I have been in a bit of a mixed media doldrums in recent weeks. I feel as if I have been going backwards rather than forwards with my skills, making messes rather than progress. Granted I have had two weeks of having a different kid home sick from school following on from a week of having no heating in the house, I have been juggling a lot, my free time has been squeezed and choked, my creative mojo has been wilting, but I feel as if my mixed media abilities have atrophied or at best plateaued. This week’s Life Book lesson, therefore, was a test of whether I could get things heading in the right direction again.

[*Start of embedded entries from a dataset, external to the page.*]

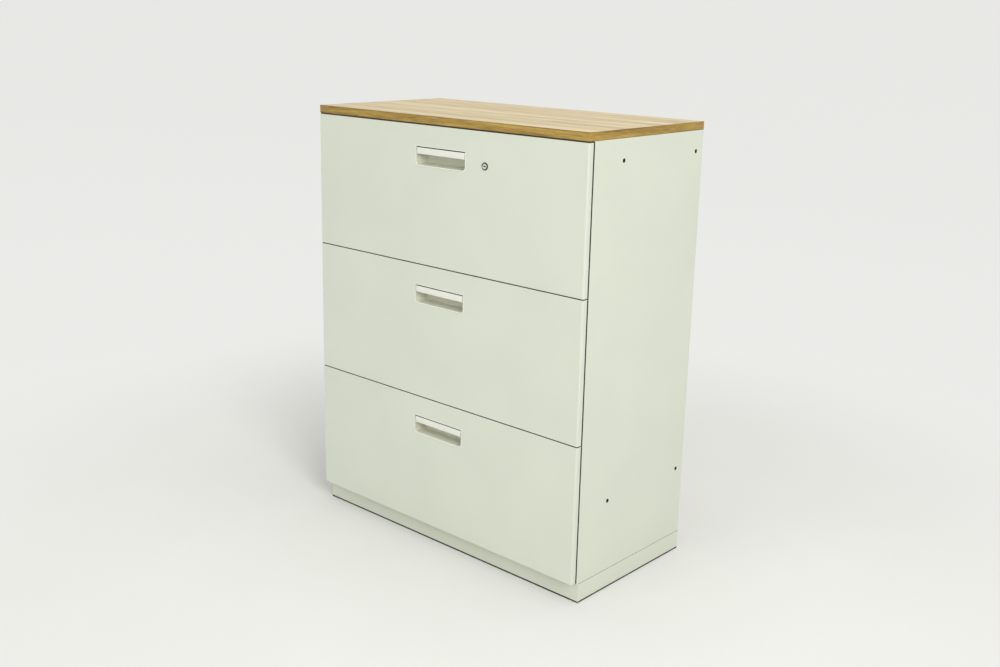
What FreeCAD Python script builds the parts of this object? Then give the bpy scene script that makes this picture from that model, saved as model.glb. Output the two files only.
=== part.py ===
import FreeCAD, Part
import math
import os

V = FreeCAD.Vector

# Driving dimensions in millimetres. X runs across the front, +Y to the back, +Z up.
# Every piece is drawn with y = 0 on the drawer faces and z = 0 on the floor.
cabinet_width = 900.0
cabinet_depth = 450.0
cabinet_height = 1120.0
panel_sheet = 1.0
panel_bend = 0.8

# Wood worktop with a glued edging all round.
worktop_thickness = 20.0
worktop_set_back = 1.0
worktop_corner = 2.0
edging_thickness = 1.0
edging_bevel = 0.7

# Base: a folded ring that stands on four screw feet.
base_height = 50.0
base_floor_gap = 2.0
base_set_back = 26.0
base_sheet = 1.2
base_top_flange = 25.0
base_lip = 12.0
gusset_size = 62.0
gusset_thickness = 3.0
gusset_height = 12.0
foot_inset = 40.0
foot_pad_flats = 32.0
foot_pad_height = 9.0
foot_stud_radius = 5.0
foot_stud_top = 44.0
weld_nut_flats = 17.0
weld_nut_height = 12.0
running_clearance = 0.05

# Side panels: a skin folded into a hollow front post and a rear flange.
post_width = 20.0
post_lip = 15.0
rear_flange = 15.0
joining_hole_radius = 4.5
joining_hole_front = 128.0
joining_hole_rear_inset = 30.0
joining_hole_low = 233.0
joining_hole_drop = 50.0

# Top frame and bottom pan.
frame_depth = 25.0
frame_lip = 14.0
frame_rear_flange = 20.0
pan_depth = 12.0
fit_clearance = 0.3

# Channels that carry the slides.
upright_sheet = 1.2
upright_proud = 1.0
upright_width = 40.0
upright_front = 36.0
upright_rear_inset = 80.0
upright_end_gap = 1.0
upright_slot_length = 16.0
upright_slot_width = 5.0

# Drawer fronts, from the top down.
drawer_names = ["top", "middle", "bottom"]
front_thickness = 15.5
front_sheet = 1.0
front_gap = 2.5
front_top_gap = 3.0
front_bottom_gap = 5.0
front_body_gap = 3.5
front_corner = 4.5
front_edge_bevel = 1.0
liner_sheet = 1.0
liner_flange = 11.0
liner_clearance = 0.25
bumper_size = 9.0
bumper_low = 30.0
bumper_below_rod = 40.0
bumper_clearance = 0.2

# Handle: a moulded cup in the front, with the latch lever across its upper part.
handle_width = 163.0
handle_height = 44.0
handle_drop = 52.3
handle_corner = 7.0
cup_depth = 32.0
cup_wall = 1.6
cup_back_round = 7.0
cup_back_bevel = 4.0
cup_roof_drop = 2.0
cup_window_clearance = 0.3
rim_width = 1.7
rim_proud = 0.6
snap_length = 14.0
snap_height = 1.4
snap_depth = 4.0
lever_height = 17.0
lever_side_gap = 1.0
lever_thickness = 2.6
lever_lip = 5.3
lever_lip_height = 2.4
lever_face_low = 0.5
lever_face_high = 1.4
lever_arm_front = 5.0
lever_top_gap = 2.2
lever_hub = 5.0
lever_roof_gap = 1.4

# Latch: a rod across the front whose end hooks catch the front channels.
rod_radius = 3.0
rod_y = 8.0
rod_rise = 9.0
rod_clearance = 0.1
hook_thickness = 3.0
hook_inset = 10.0
hook_heel = 5.0
hook_arm_half = 3.0
hook_reach = 8.5
hook_nose = 8.0
hook_play = 0.5
hook_slot_margin = 1.5
hook_slot_up = 0.6
hook_swing = 13.0
bearing_thickness = 1.5
bearing_half = 6.5
bearing_place = 200.0
spring_x = 110.0
spring_inset = 2.85
spring_radius = 1.35
spring_wire = 0.7
spring_length = 14.0
spring_turns = 3
spring_steps_per_turn = 8
spring_tab_width = 8.0
spring_tab_thickness = 2.0
spring_tab_gap = 0.3
spring_shelf = 1.2

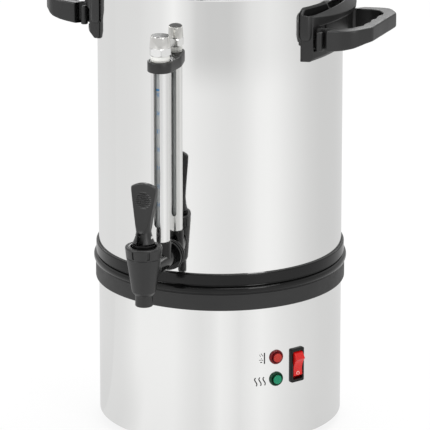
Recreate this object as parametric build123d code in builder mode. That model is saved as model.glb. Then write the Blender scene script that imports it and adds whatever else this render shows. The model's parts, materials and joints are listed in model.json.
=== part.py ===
"""Coffee urn: a percolating steel urn with a gauge tube, a push-down tap and a heater base.

Millimetres, +Z up. The origin is on the table under the urn's axis, and the tap points along -Y.
Angles round the axis are measured from the tap, towards +X.
"""

from build123d import *
from math import cos, radians, sin, sqrt
import os

os.makedirs("parts", exist_ok=True)

# ---- Driving dimensions -------------------------------------------------------------------------

# Body
body_radius = 105.0  # outside of the tank wall and of the base shell
sheet = 0.8  # stainless sheet
ring_fit = 0.1  # radial clearance of rings on the body
rest_gap = 0.3  # air between pieces that lift apart
foot_ring_inset = 13.0
foot_ring_width = 8.0
foot_height = 7.0  # table to the base shell's lower edge
base_height = 121.0  # base shell below the band
hem_width = 7.0
shell_tuck = 8.0  # base shell inside the band
shelf_height = 5.0
shelf_width = 9.0
tank_height = 239.0  # tank wall between the band and the rim
rim_height = 6.0
rim_overhang = 2.8
rim_rounding = 2.2

# Band
label_height = 14.4
label_stand = 2.8
bulge_height = 6.6
bulge_stand = 4.4
bulge_rounding = 1.6
groove_height = 1.6
groove_stand = 1.1
lip_height = 9.4
lip_stand = 2.3
lip_rounding = 2.0

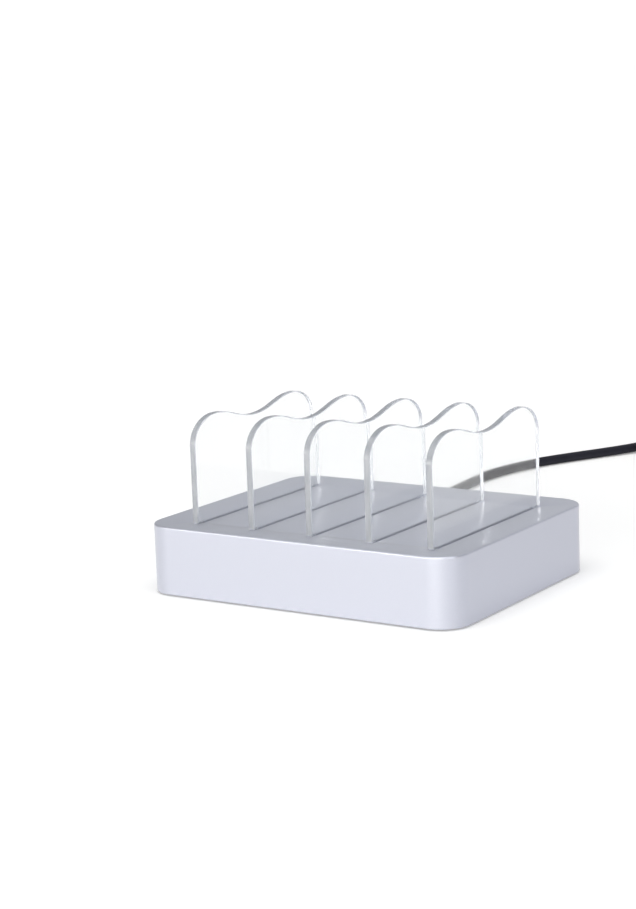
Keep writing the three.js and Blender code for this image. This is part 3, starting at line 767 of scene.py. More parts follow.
def tent_glow(tree, ahead, upward):
    """How bright the tent is in a direction. It glows most low in front: the cube of the
    direction's forward share times the square of how far it stays within GLOW_TOP of level.
    It glows a little from behind, with the square of the backward share."""
    level = worked(tree, "DIVIDE", worked(tree, "ABSOLUTE", upward, 0), GLOW_TOP)
    level = worked(tree, "MAXIMUM", worked(tree, "SUBTRACT", 1, level), 0)
    low_front = worked(tree, "MULTIPLY", worked(tree, "POWER", ahead[1], 3),
                       worked(tree, "POWER", level, 2))
    front = worked(tree, "MULTIPLY", low_front, FRONT_GLOW)
    back = worked(tree, "MULTIPLY", worked(tree, "POWER", ahead[0], 2), BACK_GLOW)
    return worked(tree, "ADD", worked(tree, "ADD", back, front), SIDE_GLOW)


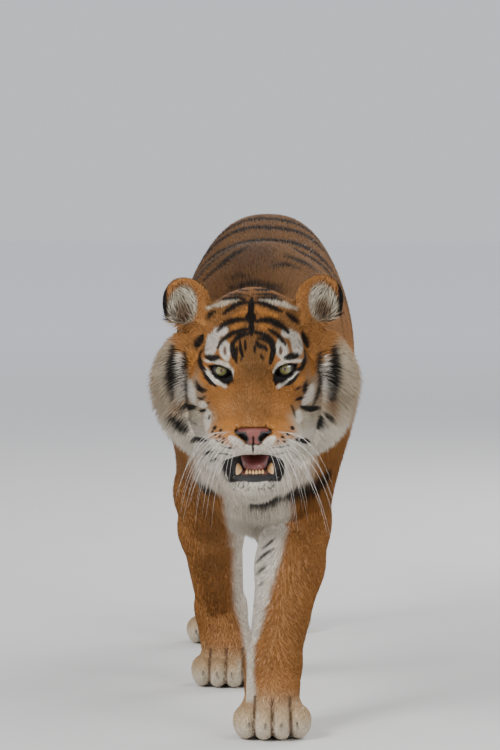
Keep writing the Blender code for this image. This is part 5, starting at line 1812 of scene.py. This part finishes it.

This week’s lesson was taken by Tamara Laporte which was a good start since Tam is always upbeat and sunshiney and positive with a “can do” attitude. I also find that I can better mesh my own style with her lessons than with some other tutors. The learning focus of the lesson was creating a darker skin tone for a winged figure. There was a second learning opportunity which was using molding paste to create texture but, since I do not own molding paste, I did not do that part of the lesson.
The things I like about my painting are the peacock feather, jewel colours; the way the green eyes pop; and the way the tilted head makes the figure look as if she is daydreaming. While it may not represent great progress with mixed media, I at least feel as though this is a step forward rather than backwards. Let’s hope I keep moving in that direction.